-- Start of TASK MATERIAL --

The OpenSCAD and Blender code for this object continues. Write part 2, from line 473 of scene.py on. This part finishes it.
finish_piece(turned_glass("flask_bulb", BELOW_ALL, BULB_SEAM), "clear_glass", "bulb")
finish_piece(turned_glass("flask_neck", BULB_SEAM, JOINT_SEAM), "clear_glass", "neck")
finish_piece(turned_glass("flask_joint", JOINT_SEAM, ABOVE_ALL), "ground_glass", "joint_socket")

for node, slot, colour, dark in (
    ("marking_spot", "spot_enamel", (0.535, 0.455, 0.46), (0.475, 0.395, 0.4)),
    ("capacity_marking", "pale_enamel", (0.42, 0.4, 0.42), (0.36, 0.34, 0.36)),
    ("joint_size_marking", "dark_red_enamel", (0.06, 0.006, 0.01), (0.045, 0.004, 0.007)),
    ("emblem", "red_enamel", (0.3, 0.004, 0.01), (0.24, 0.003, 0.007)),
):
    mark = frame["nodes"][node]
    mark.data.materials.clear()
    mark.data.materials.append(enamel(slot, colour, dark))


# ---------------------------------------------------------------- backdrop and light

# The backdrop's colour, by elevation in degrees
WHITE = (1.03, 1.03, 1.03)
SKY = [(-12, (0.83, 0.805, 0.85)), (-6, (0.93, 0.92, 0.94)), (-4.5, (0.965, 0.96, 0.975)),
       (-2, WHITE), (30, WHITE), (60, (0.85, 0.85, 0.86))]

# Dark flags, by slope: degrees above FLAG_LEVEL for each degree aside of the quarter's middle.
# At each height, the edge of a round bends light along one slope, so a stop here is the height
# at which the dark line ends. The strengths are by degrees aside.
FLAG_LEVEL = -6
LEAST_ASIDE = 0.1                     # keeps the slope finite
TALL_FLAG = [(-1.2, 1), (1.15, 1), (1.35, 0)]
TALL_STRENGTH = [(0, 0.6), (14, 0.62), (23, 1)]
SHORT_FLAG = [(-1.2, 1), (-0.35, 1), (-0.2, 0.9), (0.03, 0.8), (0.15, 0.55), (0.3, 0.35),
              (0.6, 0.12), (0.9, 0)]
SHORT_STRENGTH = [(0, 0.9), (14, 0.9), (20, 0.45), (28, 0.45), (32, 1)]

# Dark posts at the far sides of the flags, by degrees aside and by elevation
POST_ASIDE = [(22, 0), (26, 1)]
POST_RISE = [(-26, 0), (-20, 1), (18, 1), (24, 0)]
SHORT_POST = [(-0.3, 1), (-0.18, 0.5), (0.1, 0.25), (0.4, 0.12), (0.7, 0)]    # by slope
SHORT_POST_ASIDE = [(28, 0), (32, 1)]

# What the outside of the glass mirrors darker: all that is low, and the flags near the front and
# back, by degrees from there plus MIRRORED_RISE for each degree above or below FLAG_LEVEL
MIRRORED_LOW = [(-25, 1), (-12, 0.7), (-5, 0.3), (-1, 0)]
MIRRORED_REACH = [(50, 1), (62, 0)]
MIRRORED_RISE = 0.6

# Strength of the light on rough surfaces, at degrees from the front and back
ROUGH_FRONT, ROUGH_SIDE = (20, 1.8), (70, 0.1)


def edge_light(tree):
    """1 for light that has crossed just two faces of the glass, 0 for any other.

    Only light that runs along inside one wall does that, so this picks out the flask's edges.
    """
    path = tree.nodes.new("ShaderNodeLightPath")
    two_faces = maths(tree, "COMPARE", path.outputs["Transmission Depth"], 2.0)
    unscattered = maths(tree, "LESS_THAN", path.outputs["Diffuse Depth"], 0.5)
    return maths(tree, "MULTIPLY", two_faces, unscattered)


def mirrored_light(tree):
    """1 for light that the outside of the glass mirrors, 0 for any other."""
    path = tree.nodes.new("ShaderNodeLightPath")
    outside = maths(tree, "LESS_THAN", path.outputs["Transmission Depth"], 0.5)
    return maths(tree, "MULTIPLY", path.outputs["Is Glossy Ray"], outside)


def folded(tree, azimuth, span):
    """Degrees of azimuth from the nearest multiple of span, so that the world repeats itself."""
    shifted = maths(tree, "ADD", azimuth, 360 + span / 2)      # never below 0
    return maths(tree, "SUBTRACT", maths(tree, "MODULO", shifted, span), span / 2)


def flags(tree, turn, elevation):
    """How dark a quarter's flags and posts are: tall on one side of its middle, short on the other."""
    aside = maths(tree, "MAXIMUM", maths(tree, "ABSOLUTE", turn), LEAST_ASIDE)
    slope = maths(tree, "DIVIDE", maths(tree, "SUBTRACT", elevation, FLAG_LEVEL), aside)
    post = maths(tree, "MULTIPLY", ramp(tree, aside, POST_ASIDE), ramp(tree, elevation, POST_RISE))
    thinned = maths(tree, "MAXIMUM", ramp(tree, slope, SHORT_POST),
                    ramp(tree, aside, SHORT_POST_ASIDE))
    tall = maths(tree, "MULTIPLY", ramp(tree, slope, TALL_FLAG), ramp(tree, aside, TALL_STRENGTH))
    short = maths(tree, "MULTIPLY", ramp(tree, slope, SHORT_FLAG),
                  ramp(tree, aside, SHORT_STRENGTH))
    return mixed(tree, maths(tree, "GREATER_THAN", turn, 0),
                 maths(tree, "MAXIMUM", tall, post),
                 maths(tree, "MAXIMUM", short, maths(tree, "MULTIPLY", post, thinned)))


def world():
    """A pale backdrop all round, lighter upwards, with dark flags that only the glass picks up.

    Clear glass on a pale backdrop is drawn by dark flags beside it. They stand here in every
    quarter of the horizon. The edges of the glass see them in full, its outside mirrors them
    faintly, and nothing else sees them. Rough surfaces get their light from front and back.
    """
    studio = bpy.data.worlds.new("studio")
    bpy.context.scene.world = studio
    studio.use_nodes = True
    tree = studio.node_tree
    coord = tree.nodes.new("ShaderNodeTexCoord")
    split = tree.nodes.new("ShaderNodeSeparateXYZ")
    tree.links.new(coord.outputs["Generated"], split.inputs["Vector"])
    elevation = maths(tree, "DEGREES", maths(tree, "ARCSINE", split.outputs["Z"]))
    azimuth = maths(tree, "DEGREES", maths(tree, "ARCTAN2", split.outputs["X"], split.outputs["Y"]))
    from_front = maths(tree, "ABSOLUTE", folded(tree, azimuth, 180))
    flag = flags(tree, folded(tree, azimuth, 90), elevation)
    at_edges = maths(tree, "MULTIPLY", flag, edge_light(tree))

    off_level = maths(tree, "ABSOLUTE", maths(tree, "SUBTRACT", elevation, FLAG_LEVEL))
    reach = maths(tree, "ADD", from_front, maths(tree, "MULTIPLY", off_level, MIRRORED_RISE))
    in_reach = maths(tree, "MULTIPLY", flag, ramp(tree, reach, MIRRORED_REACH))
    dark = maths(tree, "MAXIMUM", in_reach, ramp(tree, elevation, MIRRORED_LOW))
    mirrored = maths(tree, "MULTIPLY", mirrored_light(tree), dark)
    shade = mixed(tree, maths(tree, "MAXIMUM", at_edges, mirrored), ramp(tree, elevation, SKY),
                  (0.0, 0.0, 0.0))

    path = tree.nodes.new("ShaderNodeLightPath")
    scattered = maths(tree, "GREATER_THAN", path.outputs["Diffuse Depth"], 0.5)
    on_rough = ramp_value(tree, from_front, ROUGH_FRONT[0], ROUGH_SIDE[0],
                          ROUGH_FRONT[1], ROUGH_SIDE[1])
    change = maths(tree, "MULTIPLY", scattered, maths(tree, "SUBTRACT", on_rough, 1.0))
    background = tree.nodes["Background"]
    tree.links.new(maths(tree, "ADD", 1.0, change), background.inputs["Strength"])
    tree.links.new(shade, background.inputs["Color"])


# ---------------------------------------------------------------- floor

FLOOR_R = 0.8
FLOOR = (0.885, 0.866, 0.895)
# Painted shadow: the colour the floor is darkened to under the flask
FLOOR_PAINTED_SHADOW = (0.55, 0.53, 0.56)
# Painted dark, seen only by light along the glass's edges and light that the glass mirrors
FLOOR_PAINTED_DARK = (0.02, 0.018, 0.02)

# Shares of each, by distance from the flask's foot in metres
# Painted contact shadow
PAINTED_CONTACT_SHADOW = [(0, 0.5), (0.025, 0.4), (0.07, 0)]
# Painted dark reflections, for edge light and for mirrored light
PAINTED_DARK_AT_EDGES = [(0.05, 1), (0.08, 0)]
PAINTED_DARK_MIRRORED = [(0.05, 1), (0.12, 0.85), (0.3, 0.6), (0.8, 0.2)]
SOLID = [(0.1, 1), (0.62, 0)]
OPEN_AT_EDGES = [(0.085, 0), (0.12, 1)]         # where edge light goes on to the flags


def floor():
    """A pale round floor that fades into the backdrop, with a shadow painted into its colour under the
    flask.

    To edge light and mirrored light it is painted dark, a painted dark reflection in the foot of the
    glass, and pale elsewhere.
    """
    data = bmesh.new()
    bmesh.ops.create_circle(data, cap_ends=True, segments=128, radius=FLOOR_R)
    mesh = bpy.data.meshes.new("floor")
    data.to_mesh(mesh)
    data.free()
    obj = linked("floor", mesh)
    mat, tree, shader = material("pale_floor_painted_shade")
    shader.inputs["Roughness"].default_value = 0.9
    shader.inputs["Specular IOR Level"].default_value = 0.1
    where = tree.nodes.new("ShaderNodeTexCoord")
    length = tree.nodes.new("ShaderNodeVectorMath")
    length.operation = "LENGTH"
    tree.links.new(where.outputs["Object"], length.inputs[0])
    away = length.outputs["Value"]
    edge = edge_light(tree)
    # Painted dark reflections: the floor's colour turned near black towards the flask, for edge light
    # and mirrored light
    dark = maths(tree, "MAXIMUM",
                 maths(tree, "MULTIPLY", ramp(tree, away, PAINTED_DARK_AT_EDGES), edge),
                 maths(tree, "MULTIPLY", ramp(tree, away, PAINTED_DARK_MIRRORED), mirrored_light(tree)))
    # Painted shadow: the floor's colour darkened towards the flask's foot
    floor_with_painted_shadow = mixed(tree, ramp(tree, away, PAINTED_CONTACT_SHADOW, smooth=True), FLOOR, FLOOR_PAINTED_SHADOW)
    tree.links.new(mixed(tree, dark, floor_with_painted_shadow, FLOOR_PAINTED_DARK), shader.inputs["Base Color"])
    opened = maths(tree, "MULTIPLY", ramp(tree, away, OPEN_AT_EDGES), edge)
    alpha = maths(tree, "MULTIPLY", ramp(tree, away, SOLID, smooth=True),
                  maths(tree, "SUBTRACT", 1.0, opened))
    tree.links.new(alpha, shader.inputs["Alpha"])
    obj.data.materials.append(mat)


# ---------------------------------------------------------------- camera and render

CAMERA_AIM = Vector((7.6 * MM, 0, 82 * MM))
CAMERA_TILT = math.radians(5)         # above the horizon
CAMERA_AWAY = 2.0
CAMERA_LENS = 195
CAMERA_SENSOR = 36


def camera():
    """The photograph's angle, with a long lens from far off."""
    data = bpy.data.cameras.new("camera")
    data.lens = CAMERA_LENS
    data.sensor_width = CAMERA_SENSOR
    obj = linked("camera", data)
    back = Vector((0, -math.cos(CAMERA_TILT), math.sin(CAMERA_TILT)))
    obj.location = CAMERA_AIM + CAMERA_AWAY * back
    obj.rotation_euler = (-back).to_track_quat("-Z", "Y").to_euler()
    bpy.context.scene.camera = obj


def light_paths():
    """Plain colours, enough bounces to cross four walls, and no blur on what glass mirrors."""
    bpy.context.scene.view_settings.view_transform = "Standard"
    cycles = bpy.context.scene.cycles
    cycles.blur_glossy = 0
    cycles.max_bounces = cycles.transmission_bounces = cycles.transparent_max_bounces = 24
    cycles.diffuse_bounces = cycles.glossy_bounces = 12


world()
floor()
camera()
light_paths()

-- End of TASK MATERIAL --
-- Start of TASK MATERIAL --

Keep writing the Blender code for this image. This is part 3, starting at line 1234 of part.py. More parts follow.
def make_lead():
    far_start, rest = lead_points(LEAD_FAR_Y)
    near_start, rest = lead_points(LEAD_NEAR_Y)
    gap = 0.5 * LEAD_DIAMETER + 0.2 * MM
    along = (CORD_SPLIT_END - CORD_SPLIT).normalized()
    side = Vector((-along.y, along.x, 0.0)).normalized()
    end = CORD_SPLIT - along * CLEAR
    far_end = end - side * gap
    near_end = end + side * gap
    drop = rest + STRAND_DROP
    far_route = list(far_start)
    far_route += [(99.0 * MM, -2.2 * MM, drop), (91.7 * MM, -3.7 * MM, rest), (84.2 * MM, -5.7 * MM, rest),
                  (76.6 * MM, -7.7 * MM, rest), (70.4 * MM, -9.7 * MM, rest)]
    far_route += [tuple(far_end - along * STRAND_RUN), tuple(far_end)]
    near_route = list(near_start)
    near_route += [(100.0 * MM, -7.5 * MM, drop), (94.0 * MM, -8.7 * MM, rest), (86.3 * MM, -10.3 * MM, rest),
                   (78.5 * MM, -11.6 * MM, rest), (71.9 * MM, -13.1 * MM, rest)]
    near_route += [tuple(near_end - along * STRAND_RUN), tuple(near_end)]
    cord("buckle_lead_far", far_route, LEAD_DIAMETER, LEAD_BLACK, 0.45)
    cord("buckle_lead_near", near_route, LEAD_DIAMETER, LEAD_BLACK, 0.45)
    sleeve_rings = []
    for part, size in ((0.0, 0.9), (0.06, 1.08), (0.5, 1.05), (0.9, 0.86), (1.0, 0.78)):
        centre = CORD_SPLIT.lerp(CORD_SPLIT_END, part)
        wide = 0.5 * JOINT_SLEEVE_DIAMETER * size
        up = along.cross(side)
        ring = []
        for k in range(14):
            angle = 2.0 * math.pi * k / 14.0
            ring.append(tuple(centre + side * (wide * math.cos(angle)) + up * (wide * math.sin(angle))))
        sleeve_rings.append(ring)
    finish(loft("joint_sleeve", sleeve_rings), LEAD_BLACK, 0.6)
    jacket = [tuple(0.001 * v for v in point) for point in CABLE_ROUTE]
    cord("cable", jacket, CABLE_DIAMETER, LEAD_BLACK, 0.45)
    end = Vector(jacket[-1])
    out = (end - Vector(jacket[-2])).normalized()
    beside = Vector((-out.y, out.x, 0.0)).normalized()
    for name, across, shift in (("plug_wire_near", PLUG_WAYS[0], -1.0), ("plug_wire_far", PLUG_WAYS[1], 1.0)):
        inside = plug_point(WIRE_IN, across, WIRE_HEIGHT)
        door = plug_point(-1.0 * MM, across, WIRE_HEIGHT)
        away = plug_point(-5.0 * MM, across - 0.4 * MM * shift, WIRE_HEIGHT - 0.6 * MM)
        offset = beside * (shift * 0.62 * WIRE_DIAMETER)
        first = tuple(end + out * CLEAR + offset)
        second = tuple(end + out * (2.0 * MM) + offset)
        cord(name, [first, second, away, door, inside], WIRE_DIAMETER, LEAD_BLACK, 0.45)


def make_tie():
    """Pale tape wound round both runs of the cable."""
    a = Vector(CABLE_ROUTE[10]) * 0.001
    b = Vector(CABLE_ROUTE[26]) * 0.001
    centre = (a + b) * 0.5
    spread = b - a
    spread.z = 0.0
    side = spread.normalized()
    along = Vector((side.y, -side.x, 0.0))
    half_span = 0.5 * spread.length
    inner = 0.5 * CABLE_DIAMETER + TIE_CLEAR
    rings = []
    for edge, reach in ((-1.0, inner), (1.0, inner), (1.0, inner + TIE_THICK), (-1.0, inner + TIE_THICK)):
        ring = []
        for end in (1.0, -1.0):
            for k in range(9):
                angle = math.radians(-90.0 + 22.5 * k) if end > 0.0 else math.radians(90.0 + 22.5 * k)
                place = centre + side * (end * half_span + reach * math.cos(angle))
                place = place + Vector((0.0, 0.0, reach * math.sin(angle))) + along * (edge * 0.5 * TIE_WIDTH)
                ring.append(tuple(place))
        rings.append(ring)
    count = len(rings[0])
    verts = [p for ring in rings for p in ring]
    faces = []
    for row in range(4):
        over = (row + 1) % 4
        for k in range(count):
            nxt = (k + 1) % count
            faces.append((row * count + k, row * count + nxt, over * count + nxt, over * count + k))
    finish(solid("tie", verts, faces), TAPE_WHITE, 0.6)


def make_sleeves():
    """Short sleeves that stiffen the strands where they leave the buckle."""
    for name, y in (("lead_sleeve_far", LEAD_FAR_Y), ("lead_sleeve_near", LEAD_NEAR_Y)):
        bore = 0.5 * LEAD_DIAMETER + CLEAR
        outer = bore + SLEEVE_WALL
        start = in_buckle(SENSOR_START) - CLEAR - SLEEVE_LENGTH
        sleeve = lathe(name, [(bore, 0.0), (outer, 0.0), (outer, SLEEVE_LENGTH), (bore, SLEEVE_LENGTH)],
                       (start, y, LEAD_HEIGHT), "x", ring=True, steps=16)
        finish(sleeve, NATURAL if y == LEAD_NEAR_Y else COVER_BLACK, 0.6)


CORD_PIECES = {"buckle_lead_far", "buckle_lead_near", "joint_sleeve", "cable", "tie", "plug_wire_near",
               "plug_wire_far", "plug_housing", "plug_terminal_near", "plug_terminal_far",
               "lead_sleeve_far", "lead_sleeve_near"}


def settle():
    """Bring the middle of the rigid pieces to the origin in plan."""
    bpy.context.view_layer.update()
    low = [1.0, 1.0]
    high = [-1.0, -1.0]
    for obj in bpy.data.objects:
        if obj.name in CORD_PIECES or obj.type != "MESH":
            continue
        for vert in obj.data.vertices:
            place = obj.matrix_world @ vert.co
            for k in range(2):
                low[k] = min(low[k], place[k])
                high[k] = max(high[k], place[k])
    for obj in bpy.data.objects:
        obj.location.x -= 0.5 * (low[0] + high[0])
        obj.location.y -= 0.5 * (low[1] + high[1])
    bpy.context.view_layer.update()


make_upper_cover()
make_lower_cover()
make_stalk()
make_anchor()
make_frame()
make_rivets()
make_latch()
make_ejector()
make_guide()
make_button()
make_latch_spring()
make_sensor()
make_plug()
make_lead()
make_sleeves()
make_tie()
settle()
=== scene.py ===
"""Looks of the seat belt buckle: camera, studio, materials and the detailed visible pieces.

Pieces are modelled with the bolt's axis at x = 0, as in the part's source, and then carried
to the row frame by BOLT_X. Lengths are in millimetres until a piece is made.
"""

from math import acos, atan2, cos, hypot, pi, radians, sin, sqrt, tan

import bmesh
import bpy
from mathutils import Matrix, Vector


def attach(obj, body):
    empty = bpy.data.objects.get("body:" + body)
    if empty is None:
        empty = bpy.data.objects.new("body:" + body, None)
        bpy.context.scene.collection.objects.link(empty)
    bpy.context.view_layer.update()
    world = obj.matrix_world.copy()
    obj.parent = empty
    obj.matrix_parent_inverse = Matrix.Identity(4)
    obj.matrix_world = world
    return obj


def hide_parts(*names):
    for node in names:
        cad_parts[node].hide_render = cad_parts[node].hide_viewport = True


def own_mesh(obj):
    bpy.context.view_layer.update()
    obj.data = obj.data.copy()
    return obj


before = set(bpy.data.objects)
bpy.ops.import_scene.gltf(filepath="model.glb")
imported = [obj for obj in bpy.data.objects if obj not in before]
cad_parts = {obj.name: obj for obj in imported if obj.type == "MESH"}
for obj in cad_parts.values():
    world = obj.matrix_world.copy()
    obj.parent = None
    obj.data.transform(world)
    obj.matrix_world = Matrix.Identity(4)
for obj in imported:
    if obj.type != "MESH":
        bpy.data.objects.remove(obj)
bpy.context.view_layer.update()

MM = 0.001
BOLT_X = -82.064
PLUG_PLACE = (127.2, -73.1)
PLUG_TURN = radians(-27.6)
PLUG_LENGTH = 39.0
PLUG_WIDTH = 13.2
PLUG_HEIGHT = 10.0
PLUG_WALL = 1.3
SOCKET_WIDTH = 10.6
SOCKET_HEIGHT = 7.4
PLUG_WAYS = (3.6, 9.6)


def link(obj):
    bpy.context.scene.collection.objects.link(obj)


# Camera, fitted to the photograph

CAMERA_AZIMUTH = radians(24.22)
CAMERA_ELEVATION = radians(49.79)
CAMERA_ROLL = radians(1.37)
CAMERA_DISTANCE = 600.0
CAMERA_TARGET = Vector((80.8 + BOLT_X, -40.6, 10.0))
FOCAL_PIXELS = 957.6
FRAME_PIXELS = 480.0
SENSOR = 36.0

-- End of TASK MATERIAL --

#### EXERCISE
Everything from the line that contains "make_upper_cover()" to the line that contains "cad_parts[node].hide_render = cad_parts[node].hide_viewport" must be transcribed exactly, both end lines included.

#### THE ANSWER
make_upper_cover()
make_lower_cover()
make_stalk()
make_anchor()
make_frame()
make_rivets()
make_latch()
make_ejector()
make_guide()
make_button()
make_latch_spring()
make_sensor()
make_plug()
make_lead()
make_sleeves()
make_tie()
settle()
=== scene.py ===
"""Looks of the seat belt buckle: camera, studio, materials and the detailed visible pieces.

Pieces are modelled with the bolt's axis at x = 0, as in the part's source, and then carried
to the row frame by BOLT_X. Lengths are in millimetres until a piece is made.
"""

from math import acos, atan2, cos, hypot, pi, radians, sin, sqrt, tan

import bmesh
import bpy
from mathutils import Matrix, Vector


def attach(obj, body):
    empty = bpy.data.objects.get("body:" + body)
    if empty is None:
        empty = bpy.data.objects.new("body:" + body, None)
        bpy.context.scene.collection.objects.link(empty)
    bpy.context.view_layer.update()
    world = obj.matrix_world.copy()
    obj.parent = empty
    obj.matrix_parent_inverse = Matrix.Identity(4)
    obj.matrix_world = world
    return obj


def hide_parts(*names):
    for node in names:
        cad_parts[node].hide_render = cad_parts[node].hide_viewport = True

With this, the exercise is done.